I nodded. It was his report. He could deliver it the way he wanted.

 

“Let’s start with the fire. It was first reported at twelve fifty-one Monday morning when smoke alarms in the hallway outside the apartment went off and residents entered the hallway and saw smoke coming from our victim’s door. The fire gutted the living room—where the body was located—and heavily damaged the kitchen and the two bedrooms. The smoke detectors inside the apartment evidently did not go off and the reason for that is under investigation.”

 

“What about a sprinkler system?”

 

“No sprinkler system.
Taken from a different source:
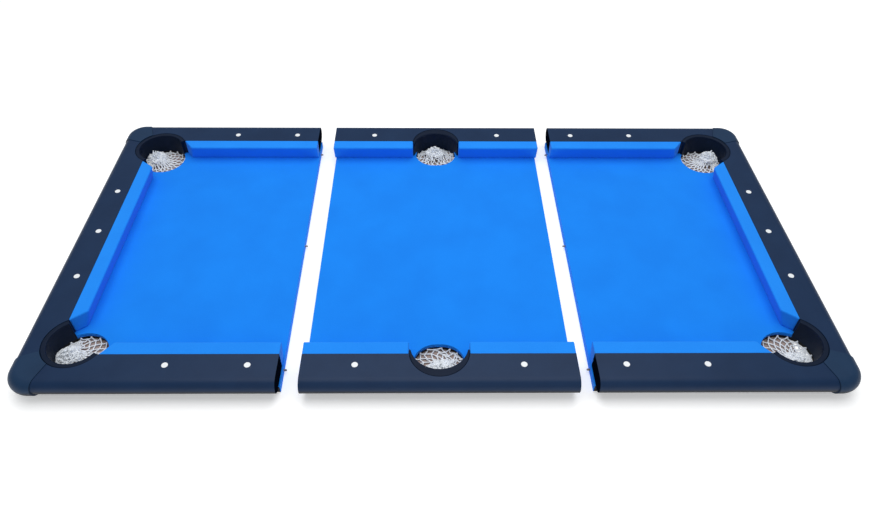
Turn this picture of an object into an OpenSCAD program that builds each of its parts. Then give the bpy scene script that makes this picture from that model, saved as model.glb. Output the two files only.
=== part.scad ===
// Mini pool table top in three sections that lie flat and push together on alignment pins.
// Origin: centre of the whole table's footprint, on the surface that it rests on. +X runs
// along the table, +Y across it to the rear, +Z up. Millimetres.

/* [Table] */
// Length of the closed table over its rails
table_l = 1676; // [1400:1:2200]
// Width of the table over its rails
table_w = 914; // [800:1:1200]
// Length of the middle section along its rails
middle_l = 576; // [480:1:720]
// Gap between the left and the middle section at rest
left_gap = 47; // [12:1:60]
// Gap between the middle and the right section at rest
right_gap = 39; // [12:1:60]

/* [Beds] */
// Thickness of each bed board
board_t = 18; // [14:0.5:25]
// Thickness of the cloth on the beds and the cushions
cloth_t = 1.2; // [0.8:0.1:2]
// Distance from a rail's outer edge in to the board's edge
board_inset = 27; // [22:1:30]
// Radius of the boards' outer corners
board_corner_r = 40; // [25:1:45]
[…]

It’s an old building and it was grandfathered in without it. Now, from what I was able to pick up over at the fire station, there were two investigations of this death.”

 

“Two?” I asked.

 

This was sounding like something I could use.

 

“That’s right. Both police and fire investigators signed off on it at first as accidental, with the victim falling asleep on the couch while smoking. The accelerant was the blouse she was wearing, which was made of polyurethane. What changed their minds about that was the coroner’s initial survey. The remains were bagged and tagged at the scene and taken to the ME’s Office.”

 

Cisco looked at his own notes, which had been scratched on a pocket notebook that looked tiny in his big left hand.

 

“A deputy medical examiner named Celeste Frazier did a preliminary examination of the body and determined that the hyoid bone was fractured in two places. That changed things pretty quick.”

 

I looked at Lorna and knew she did not know what the hyoid bone was.

 

“It’s a small bone shaped like a horseshoe that protects the windpipe.”

 

I touched the front of my neck in illustration.

 

“If it’s broken, it means force trauma to the front of the neck. She was choked, strangled.”

 

She nodded her thanks and I told Cisco to keep going.

 

“So they went back out, with arson and homicide investigators, and now we have a full-on murder investigation. They knocked on doors and I talked to a lot of the people they talked to. Several of them heard an argument coming from her apartment about eleven Sunday night. Raised voices. A man and a woman going at it about money.”

 

He referred to his notebook again to get a name.

 

“A Mrs. Annabeth Stephens lives directly across the hall from the victim’s apartment and she was watching out her peephole when a man left following the argument. She said the time was between eleven thirty and midnight because the news was over and she went to bed at midnight. She later identified Andre La Cosse when the cops showed her a six-pack.”

 

“She told you this?”

 

“She did.”

 

“Did she know you were working for the guy she identified?”

 

“I told her I was investigating the death across the hall and she spoke willingly to me. I didn’t identify myself further than that because she never asked for anything further.”